§ **Exercise aim**: Restate each of the lines given below, word for word.

§ **Provided data**:
◆ ◆ ◆ ◆ ◆ ◆ ◆

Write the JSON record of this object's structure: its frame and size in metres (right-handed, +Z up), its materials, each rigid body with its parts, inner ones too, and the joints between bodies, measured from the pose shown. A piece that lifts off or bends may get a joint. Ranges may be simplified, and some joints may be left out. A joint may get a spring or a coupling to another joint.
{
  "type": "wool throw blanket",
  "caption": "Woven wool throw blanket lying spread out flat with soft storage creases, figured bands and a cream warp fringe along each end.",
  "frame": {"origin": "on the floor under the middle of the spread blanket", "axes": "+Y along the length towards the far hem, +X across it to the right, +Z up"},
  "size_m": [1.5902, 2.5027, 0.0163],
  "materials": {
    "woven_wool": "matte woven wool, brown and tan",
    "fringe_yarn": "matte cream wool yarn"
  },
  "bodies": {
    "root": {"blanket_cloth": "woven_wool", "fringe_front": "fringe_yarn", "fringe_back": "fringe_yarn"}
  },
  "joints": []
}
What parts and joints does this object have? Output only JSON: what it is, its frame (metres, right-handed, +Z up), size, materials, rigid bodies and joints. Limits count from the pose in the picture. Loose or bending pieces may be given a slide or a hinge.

◆ ◆ ◆ ◆ ◆ ◆ ◆

§ **Task response**:
Write the JSON record of this object's structure: its frame and size in metres (right-handed, +Z up), its materials, each rigid body with its parts, inner ones too, and the joints between bodies, measured from the pose shown. A piece that lifts off or bends may get a joint. Ranges may be simplified, and some joints may be left out. A joint may get a spring or a coupling to another joint.
{
  "type": "wool throw blanket",
  "caption": "Woven wool throw blanket lying spread out flat with soft storage creases, figured bands and a cream warp fringe along each end.",
  "frame": {"origin": "on the floor under the middle of the spread blanket", "axes": "+Y along the length towards the far hem, +X across it to the right, +Z up"},
  "size_m": [1.5902, 2.5027, 0.0163],
  "materials": {
    "woven_wool": "matte woven wool, brown and tan",
    "fringe_yarn": "matte cream wool yarn"
  },
  "bodies": {
    "root": {"blanket_cloth": "woven_wool", "fringe_front": "fringe_yarn", "fringe_back": "fringe_yarn"}
  },
  "joints": []
}
What parts and joints does this object have? Output only JSON: what it is, its frame (metres, right-handed, +Z up), size, materials, rigid bodies and joints. Limits count from the pose in the picture. Loose or bending pieces may be given a slide or a hinge.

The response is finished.